Sheik v. McElroy

20 Pa. 25 | Pa. | 1852

The opinion of the Court was delivered, by

Lewis, J.

The plaintiff below claimed under James Jordan, and recovered upon a tax sale of what was called “ Shrewsbury Survey.”

The sheriff’s deed under the sale for taxes was executed to James Jordan, on the 3d February, 1806, and in 1809 possession was taken under that title, which has been continued ever since, without any action or claim on the part of the original owner.

By the Act of 3d April, 1804, it was declared that no action for the recovery of lands sold under that Act, should lie, “ unless the same be brought within five years after the sale.” By reason of the supposed difficulty in bringing an action of ejectment against a purchaser who had not taken actual possession, it was 'held, in opposition to the previous decision in Parish v. Stevens, 3 Ser. & R. 298, that the limitation did not commence until possession was taken under the sale, and that the original owner might bring his action within five years after possession was taken: Waln v. Shearman, 8 Ser. & R. 357; Cranmer v. Hall, 4 W. & Ser. 36. In consequence of the decision in Wain v. Shearman, the Act of 29th March, 1824, made provision for bringing an ejectment against a purchaser who had not taken possession, and gave to any person “ then having a right of entry because no actual possession had been taken of the land so sold,” a right of action within two years from the date of the Act. In this case no action was brought within the two years prescribed, or at a.ny time. Since the Act of 1824, the limitation commences to run from the delivery of the deed to the purchaser: Robb v. Bowen, 9 Barr 71. *32It is not necessary in this case to decide that the action of the original owner would have been barred even in the absence of possession under the sale; but, under the uncontradicted evidence of actual possession, taken in 1809, and continued till this time without interruption, his action is clearly barred, and the title under the sale for taxes is perfect.

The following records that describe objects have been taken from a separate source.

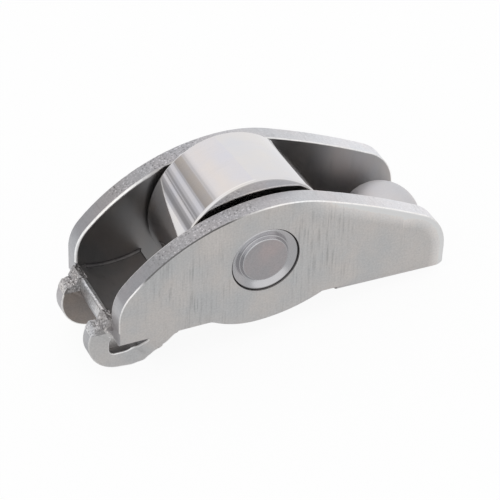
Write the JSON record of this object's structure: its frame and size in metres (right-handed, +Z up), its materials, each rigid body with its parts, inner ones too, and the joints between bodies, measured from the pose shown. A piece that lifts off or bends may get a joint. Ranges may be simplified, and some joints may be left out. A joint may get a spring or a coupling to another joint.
{
  "type": "rocker arm",
  "caption": "Pressed steel roller finger follower: channel-shaped arm with guide ears, domed ball socket and a needle-borne cam roller on a staked pin.",
  "frame": {"origin": "middle of the resting arm's bounding box, on the surface it rests on", "axes": "+X towards the ball socket's end, +Y across the arm towards its far wall, +Z up"},
  "size_m": [0.0434, 0.0154, 0.0193],
  "materials": {
    "pressed_steel": "case-hardened sheet, satin from tumbling",
    "pin_steel": "ground, with a staked end",
    "roller_steel": "ground and honed",
    "needle_steel": "ground and honed"
  },
  "bodies": {
    "rocker": {"arm": "pressed_steel", "axle_pin": "pin_steel"},
    "roller": {"roller": "roller_steel"},
    "needle_complement": {"needle_01": "needle_steel", "needle_02": "needle_steel", "needle_03": "needle_steel", "needle_04": "needle_steel", "needle_05": "needle_steel", "needle_06": "needle_steel", "needle_07": "needle_steel", "needle_08": "needle_steel", "needle_09": "needle_steel", "needle_10": "needle_steel", "needle_11": "needle_steel", "needle_12": "needle_steel", "needle_13": "needle_steel", "needle_14": "needle_steel", "needle_15": "needle_steel", "needle_16": "needle_steel", "needle_17": "needle_steel", "needle_18": "needle_steel"}
  },
  "joints": [
    {"name": "roller_spin", "type": "hinge", "parent": "rocker", "child": "roller", "pos_m": [-0.00081, 0, 0.01036], "axis": [0, 1, 0], "continuous": true},
    {"name": "needle_orbit", "type": "hinge", "parent": "rocker", "child": "needle_complement", "pos_m": [-0.00081, 0, 0.01036], "axis": [0, 1, 0], "continuous": true}
  ],
  "couplings": [
    {"joint": "needle_orbit", "follows": "roller_spin", "ratio": 0.58595}
  ]
}
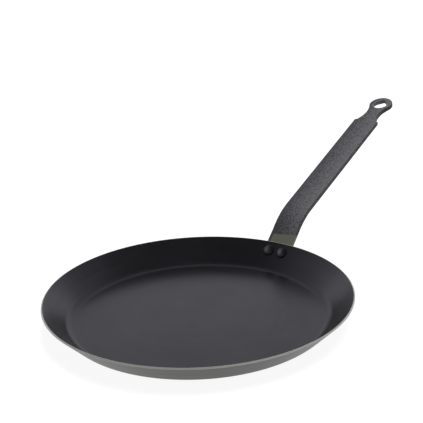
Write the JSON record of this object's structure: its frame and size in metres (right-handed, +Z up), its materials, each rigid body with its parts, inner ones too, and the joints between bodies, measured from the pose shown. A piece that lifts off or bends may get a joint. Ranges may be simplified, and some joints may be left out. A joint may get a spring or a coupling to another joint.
{
  "type": "crepe pan",
  "caption": "Shallow steel crepe pan with a low flaring wall and a long bent strip handle, riveted outside the wall, ending in a teardrop hanging eye.",
  "frame": {"origin": "centre of the flat underside, on the surface the pan stands on", "axes": "+X from the pan's centre along the handle, +Z up out of the open dish"},
  "size_m": [0.4819, 0.2616, 0.1096],
  "materials": {
    "pan_steel": "dark satin, finely ground cooking surface",
    "handle_coating": "black textured coating, bare above the rim",
    "rivet_steel": "dark satin"
  },
  "bodies": {
    "root": {"pan_body": "pan_steel", "handle": "handle_coating", "handle_rivets": "rivet_steel"}
  },
  "joints": []
}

The statement that “if Dolen was in possession twenty-one years before the bringing of this suit, it is as much as can be said,” was an intimation of the opinion of the Court on a question of fact, which did not take its ultimate decision from the jury. It is therefore not ground for reversal. Rut the error did the defendants below no harm, for it conceded to them a possession of sufficient duration for their purposes. A longer possession than twenty-one years, under the circumstances of this case, would not have secured to the plaintiffs in error any material advantages on the trial; for there is no evidence whatever to show that their possession was taken before that of the defendants in error, which, as already stated, commenced in 1809. This is a case of interfering surveys or titles with each party in actual possession under his own title, but neither party enclosing, or cultivating, or otherwise actually occupying the part included in the interference. Under such circumstances, the law adjudges the possession of it to be in the rightful owner.

It is complained that the Court stated in its charge that, “ as to the part, if any, cleared or enclosed more than twenty-one years before the commencement of the suit, we have no evidence of either its position or quantity. No surveyor has marked it; no witness has designated it with certainty; you have no evidence; none was offered you from which you could form or dictate any description. If, therefore, you find for the plaintiffs, it must be generally; and if they choose to take possession of any improvements made more than twenty-one years before the suit was brought, the defendant may regain possession by bringing ejectment against them.” We perceive nothing in the evidence to justify any complaint against this instruction. If the plaintiffs in error relied upon their deed from Dolen as fixing the boundaries of their possession, this will not enable them to hold by constructive possession any part of the older and better title in the actual possession of the owner.

To disseise the rightful owner in actual possession, an actual occupancy within his lines by the disseissor is indispensable. In such a. case the statute of limitations will have no effect, except as to the part which is actually enclosed: Cluggage v. Duncan, 1 Ser. & R. 111. If the plaintiffs in error relied upon such actual enclosure, it was their duty to show, by a draft, supported by the evidence, or by other means perfectly satisfactory, the extent, location, and duration of such enclosure. It is peculiarly incum*33bent upon a party, claiming, to hold land by virtue of such- an occupancy, to furnish the means of setting it off to him with certainty. In such a matter there should be no guess-work. Where the claimant of such a possession occupies the attention of a jury with the extent of his present enclosures, 'instead of distinctly defining their extent and location as existing 21 years before the suit was brought, he is pursuing the shadow and forgetting the substance. The directions of the Court on this part of the case meet our cordial approbation.

The errors assigned are not sustained, and the judgment is to be affirmed.

Judgment affirmed.

Note. — In a late case from Jefferson county, viz., that of Burd’s Executors v. Patterson, in which the opinion of the Court was delivered in December, 1853, by Lewis, J., it has been again decided that under the Act of 29th March, 1824, the limitation of five years begins to run against the former owner, not from the time when possession was taken in pursuance of the sale for taxes, but from the delivery of the treasurer’s deed to the purchaser.